▶ [Task description]: Lines containing the word "overall" are to be located and copied.

begin

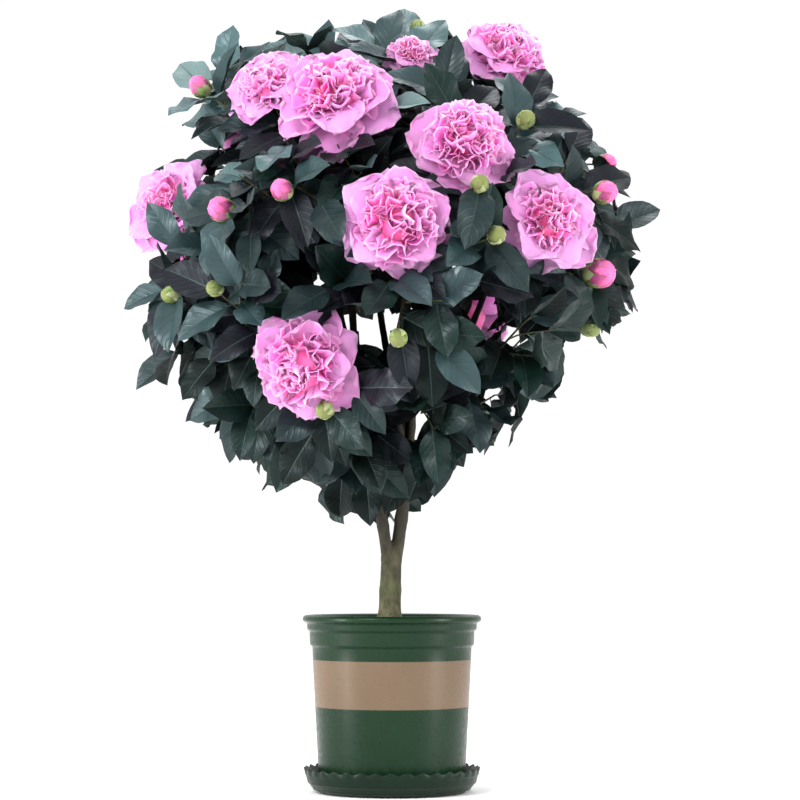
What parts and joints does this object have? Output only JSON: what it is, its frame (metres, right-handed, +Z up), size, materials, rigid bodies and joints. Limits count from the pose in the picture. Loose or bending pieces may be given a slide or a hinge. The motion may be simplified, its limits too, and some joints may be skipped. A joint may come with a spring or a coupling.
{
  "type": "potted camellia shrub",
  "caption": "Camellia grown as a small standard in a nursery pot on a saucer: short forked trunk and a round evergreen crown of glossy leaves with large pink blooms and buds.",
  "frame": {"origin": "middle of the saucer's flat underside, on the surface that the plant stands on", "axes": "+Z up along the trunk, -Y to the front as pictured, +X to the right as seen from the front"},
  "size_m": [0.6585, 0.6705, 0.9696],
  "materials": {
    "pot": "satin moulded green plastic with a tan band",
    "saucer": "satin moulded dark green plastic",
    "potting_mix": "moist peat and bark, matt",
    "bark": "thin smooth grey-olive bark, matt",
    "foliage": "leathery dark green leaf, semi-gloss",
    "petals": "soft lilac-pink petal, matt",
    "buds": "green bud scales with pink tips, satin"
  },
  "bodies": {
    "root": {"pot": "pot", "saucer": "saucer", "soil": "potting_mix", "trunk": "bark", "leader_left": "bark", "leader_right": "bark", "leader_back": "bark", "bough_front": "bark", "bough_front_right": "bark", "bough_front_left": "bark", "bough_front_left_low": "bark", "bough_front_right_low": "bark", "bough_right": "bark", "bough_right_top": "bark", "bough_right_low": "bark", "bough_right_back": "bark", "bough_back": "bark", "bough_back_top": "bark", "bough_back_low": "bark", "bough_left_back": "bark", "bough_left_low": "bark", "bough_left": "bark", "bough_top": "bark", "foliage_front": "foliage", "foliage_front_right": "foliage", "foliage_front_left": "foliage", "foliage_front_left_low": "foliage", "foliage_front_right_low": "foliage", "foliage_right": "foliage", "foliage_right_top": "foliage", "foliage_right_low": "foliage", "foliage_right_back": "foliage", "foliage_back": "foliage", "foliage_back_top": "foliage", "foliage_back_low": "foliage", "foliage_left_back": "foliage", "foliage_left_low": "foliage", "foliage_left": "foliage", "foliage_top": "foliage"}
  },
  "joints": []
}
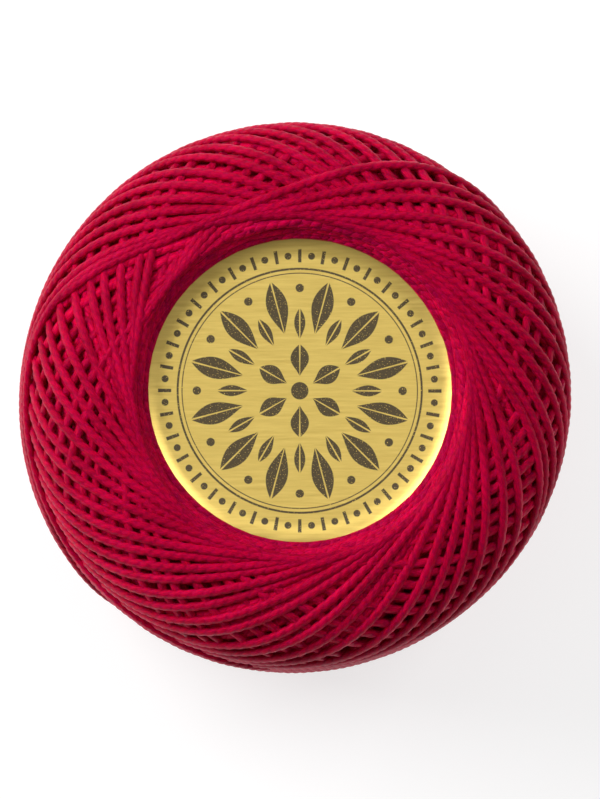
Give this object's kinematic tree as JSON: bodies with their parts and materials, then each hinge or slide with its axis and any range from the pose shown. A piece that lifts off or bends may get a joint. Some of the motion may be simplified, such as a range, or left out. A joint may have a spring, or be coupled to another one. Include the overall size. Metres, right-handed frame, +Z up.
{
  "type": "ball of pearl cotton thread",
  "caption": "Cross-wound barrel-shaped ball of crimson two-ply pearl cotton, lying on one end, with a round gold foil label set in the opening of its upper end.",
  "frame": {"origin": "on the surface the ball stands on, under its winding axis", "axes": "+Z up along the winding axis, out through the label; +Y towards the top of the label"},
  "size_m": [0.032, 0.0316, 0.024],
  "materials": {
    "pearl_cotton": "satin",
    "gold_foil": "satin"
  },
  "bodies": {
    "root": {"thread_ball": "pearl_cotton", "label": "gold_foil"}
  },
  "joints": []
}
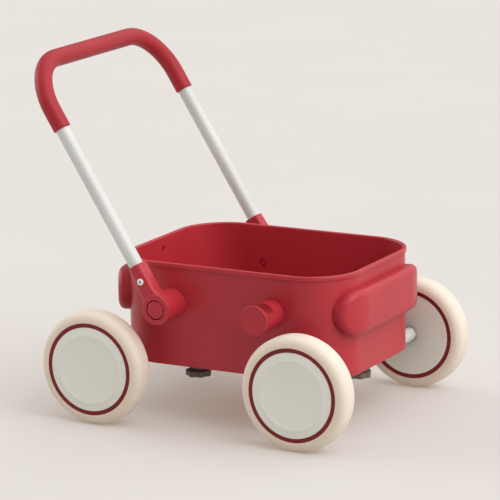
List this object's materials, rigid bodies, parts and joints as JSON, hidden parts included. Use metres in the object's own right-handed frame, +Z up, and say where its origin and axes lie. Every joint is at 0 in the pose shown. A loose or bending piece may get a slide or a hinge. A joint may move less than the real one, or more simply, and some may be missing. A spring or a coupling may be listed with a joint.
{
  "type": "toddler push wagon",
  "caption": "Toddler push wagon: a moulded tub on rolling wheels, with a push handle that folds forward into docking pegs.",
  "frame": {"origin": "on the floor, under the middle of the overall length and width", "axes": "+X forward, away from the handle; +Y to the wagon's left; +Z up"},
  "size_m": [0.4809, 0.3792, 0.4748],
  "materials": {
    "red_plastic": "satin moulded",
    "red_grip": "soft matte",
    "white_paint": "satin powder coat",
    "steel": "zinc plated",
    "brass": "turned",
    "dark_plastic": "fine grained",
    "white_plastic": "smooth",
    "cream_tyre": "smooth matte",
    "dark_red_plastic": "satin moulded",
    "pale_plastic": "satin moulded"
  },
  "bodies": {
    "body": {"bucket": "red_plastic", "front_bumper": "red_plastic", "rear_bumper": "red_plastic", "bumper_screws": "steel", "pivot_hub_left": "red_plastic", "pivot_hub_right": "red_plastic", "pivot_bolt_left": "steel", "pivot_bolt_right": "steel", "pivot_nut_left": "steel", "pivot_nut_right": "steel", "peg_left": "red_plastic", "peg_right": "red_plastic", "peg_screws": "steel", "front_axle_tube": "white_paint", "rear_axle_frame": "white_paint", "frame_arm_caps": "dark_plastic", "front_tube_plugs": "white_plastic", "rear_tube_plugs": "white_plastic", "front_axle_pins": "steel", "rear_axle_pins": "steel", "threaded_inserts": "brass", "wall_plug": "dark_plastic"},
    "handle": {"handle_tube": "white_paint", "handle_grip": "red_grip", "handle_arm_left": "red_plastic", "handle_arm_right": "red_plastic", "clamp_screw_left": "white_paint", "clamp_screw_right": "white_paint", "button_spring_left": "steel", "button_spring_right": "steel"},
    "button_left": {"release_button_left": "red_plastic"},
    "button_right": {"release_button_right": "red_plastic"},
    "wheel_front_left": {"tyre_front_left": "cream_tyre", "rim_front_left": "dark_red_plastic", "outer_cover_front_left": "pale_plastic", "inner_cover_front_left": "pale_plastic", "wheel_bush_front_left": "white_plastic"},
    "wheel_front_right": {"tyre_front_right": "cream_tyre", "rim_front_right": "dark_red_plastic", "outer_cover_front_right": "pale_plastic", "inner_cover_front_right": "pale_plastic", "wheel_bush_front_right": "white_plastic"},
    "wheel_rear_left": {"tyre_rear_left": "cream_tyre", "rim_rear_left": "dark_red_plastic", "outer_cover_rear_left": "pale_plastic", "inner_cover_rear_left": "pale_plastic", "wheel_bush_rear_left": "white_plastic"},
    "wheel_rear_right": {"tyre_rear_right": "cream_tyre", "rim_rear_right": "dark_red_plastic", "outer_cover_rear_right": "pale_plastic", "inner_cover_rear_right": "pale_plastic", "wheel_bush_rear_right": "white_plastic"},
    "front_stud": {"knob_stud_front": "steel"},
    "front_knob": {"star_knob_front": "dark_plastic"},
    "left_stud": {"knob_stud_left": "steel"},
    "left_knob": {"star_knob_left": "dark_plastic"},
    "right_stud": {"knob_stud_right": "steel"},
    "right_knob": {"star_knob_right": "dark_plastic"}
  },
  "joints": [
    {"name": "handle_fold", "type": "hinge", "parent": "body", "child": "handle", "pos_m": [-0.04005, 0, 0.16], "axis": [0, 1, 0], "range_deg": [0, 116.97]},
    {"name": "button_left_press", "type": "slide", "parent": "handle", "child": "button_left", "axis": [0, -1, 0], "range_m": [0, 0.003], "stiffness_N_per_m": 300, "springref_m": -0.002, "deforming": ["button_spring_left"]},
    {"name": "button_right_press", "type": "slide", "parent": "handle", "child": "button_right", "axis": [0, 1, 0], "range_m": [0, 0.003], "stiffness_N_per_m": 300, "springref_m": -0.002, "deforming": ["button_spring_right"]},
    {"name": "wheel_front_left_roll", "type": "hinge", "parent": "body", "child": "wheel_front_left", "pos_m": [0.16545, 0.1707, 0.075], "axis": [0, 1, 0], "continuous": true},
    {"name": "wheel_front_right_roll", "type": "hinge", "parent": "body", "child": "wheel_front_right", "pos_m": [0.16545, -0.1707, 0.075], "axis": [0, 1, 0], "continuous": true},
    {"name": "wheel_rear_left_roll", "type": "hinge", "parent": "body", "child": "wheel_rear_left", "pos_m": [-0.13155, 0.1707, 0.075], "axis": [0, 1, 0], "continuous": true},
    {"name": "wheel_rear_right_roll", "type": "hinge", "parent": "body", "child": "wheel_rear_right", "pos_m": [-0.13155, -0.1707, 0.075], "axis": [0, 1, 0], "continuous": true},
    {"name": "front_knob_lower", "type": "slide", "parent": "body", "child": "front_stud", "axis": [0, 0, -1], "range_m": [0, 0.003]},
    {"name": "front_knob_turn", "type": "hinge", "parent": "front_stud", "child": "front_knob", "pos_m": [0.16545, 0, 0.054], "axis": [0, 0, -1], "range_deg": [0, 1085]},
    {"name": "left_knob_lower", "type": "slide", "parent": "body", "child": "left_stud", "axis": [0, 0, -1], "range_m": [0, 0.003]},
    {"name": "left_knob_turn", "type": "hinge", "parent": "left_stud", "child": "left_knob", "pos_m": [-0.02755, 0.0825, 0.054], "axis": [0, 0, -1], "range_deg": [0, 1085]},
    {"name": "right_knob_lower", "type": "slide", "parent": "body", "child": "right_stud", "axis": [0, 0, -1], "range_m": [0, 0.003]},
    {"name": "right_knob_turn", "type": "hinge", "parent": "right_stud", "child": "right_knob", "pos_m": [-0.02755, -0.0825, 0.054], "axis": [0, 0, -1], "range_deg": [0, 1085]}
  ],
  "couplings": [
    {"joint": "front_knob_turn", "follows": "front_knob_lower", "rad_per_m": 6283.2},
    {"joint": "left_knob_turn", "follows": "left_knob_lower", "rad_per_m": 6283.2},
    {"joint": "right_knob_turn", "follows": "right_knob_lower", "rad_per_m": 6283.2}
  ]
}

end

▶ [Reply]:
Give this object's kinematic tree as JSON: bodies with their parts and materials, then each hinge or slide with its axis and any range from the pose shown. A piece that lifts off or bends may get a joint. Some of the motion may be simplified, such as a range, or left out. A joint may have a spring, or be coupled to another one. Include the overall size. Metres, right-handed frame, +Z up.
  "frame": {"origin": "on the floor, under the middle of the overall length and width", "axes": "+X forward, away from the handle; +Y to the wagon's left; +Z up"},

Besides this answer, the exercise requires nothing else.